Negrete came by himself – and it soon became clear that he had them outnumbered. In essence, after the Judge whacked Aetna’s butt, she made them take their pile of “Motions,” and and dump them in the trash bin themselves. Her words, eyeball-to-eyeball, so-to-speak, with Aetna’s counsel, while they stood there, so-to-speak, with their pants down, were:
If anyone has an expectation that this case is going to be won or lost on motion practice or that the battles with regard to motion practice are going to be somehow determinative, I urge you to put aside that notion. The goal here is to have a full and fair opportunity for both parties to present evidence as to disputed facts and apply the law. I know that these two parties don’t like each other. It’s apparent. I also know that there are several ways to handle a lawsuit. Some people play hardball, some people play softball; but I will tell you right now that the goal here is to have a fair process. And I have very little tolerance for hyperbole, attacks between counsel, or unnecessary motion practice. So I urge you to get focused on what it is you need to try and let’s get on with it. Any need for clarification or further explanation?
Aetna, as you may have read in my earlier articles, made a counter-accusation earlier in the case, which, in essence, the Judge tossed out for lack of substance last month. It appears, from this hearing, and Aetna’s attorney’s behavior, that Aetna can’t seem to find a “defense” against Cavitat’s onslaught. – and needs to rely on tricks… Aetna’s Motions for this hearing, were, basically, a rehash of the counter-accusation they already had tossed out.

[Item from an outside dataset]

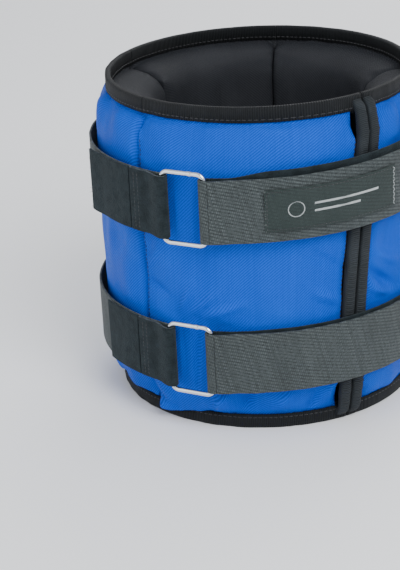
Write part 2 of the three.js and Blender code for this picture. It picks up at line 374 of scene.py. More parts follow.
def strap_middle(level, angle):
    """The height of a strap's middle: level round the back, climbing a little over the closure."""
    turned = math.remainder(angle, math.tau)
    if fold_angle < turned < closing_end:
        return strap_heights[level] + closing_climb * (turned - fold_angle)
    return strap_heights[level]


def add_piece(name, bm, material):
    """A bmesh as a smooth-shaded object with one material."""
    mesh = bpy.data.meshes.new(name)
    bm.to_mesh(mesh)
    bm.free()
    mesh.materials.append(material)
    mesh.polygons.foreach_set("use_smooth", [True] * len(mesh.polygons))
    piece = bpy.data.objects.new(name, mesh)
    scene.collection.objects.link(piece)
    return piece


def bake_modifiers(piece):
    """Replaces a piece's mesh with what its modifiers make of it."""
    evaluated = piece.evaluated_get(bpy.context.evaluated_depsgraph_get())
    mesh = bpy.data.meshes.new_from_object(evaluated)
    piece.modifiers.clear()
    piece.data = mesh
    mesh.polygons.foreach_set("use_smooth", [True] * len(mesh.polygons))


def round_corners(bm, corners, reach, rise):
    """Rounds corners of an upright section to quarter ellipses, reach wide and rise high."""
    stretch = rise / reach
    bmesh.ops.scale(bm, vec=(stretch, 1, 1), verts=bm.verts)
    bmesh.ops.bevel(bm, geom=corners, offset=rise, offset_type="OFFSET", segments=6, profile=0.5,
                    affect="VERTICES", clamp_overlap=False, material=-1)
    bmesh.ops.scale(bm, vec=(1 / stretch, 1, 1), verts=bm.verts)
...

The trial starts in June, and the Judge said about that:
We invite jurors to give comments after every single trial; and you might well find those comments interesting, particularly the comments that have arisen from civil litigation. They will be apparent to you. They are comments like: “No more exhibits. Do the attorneys think we are dumb? Why do the attorneys put on repetitive evidence? Why couldn’t the parties settle this case?” These are the kinds of comments that jurors make. And I urge you to consider that as you start fine-tuning your presentation for trial. We are asking jurors to resolve this civil dispute; and jurors do not like, in my experience, to have their time wasted or their intelligence insulted, and they particularly are resistant to situations where they are asked to make a determination between parties where they believe that the parties could have resolved the case themselves.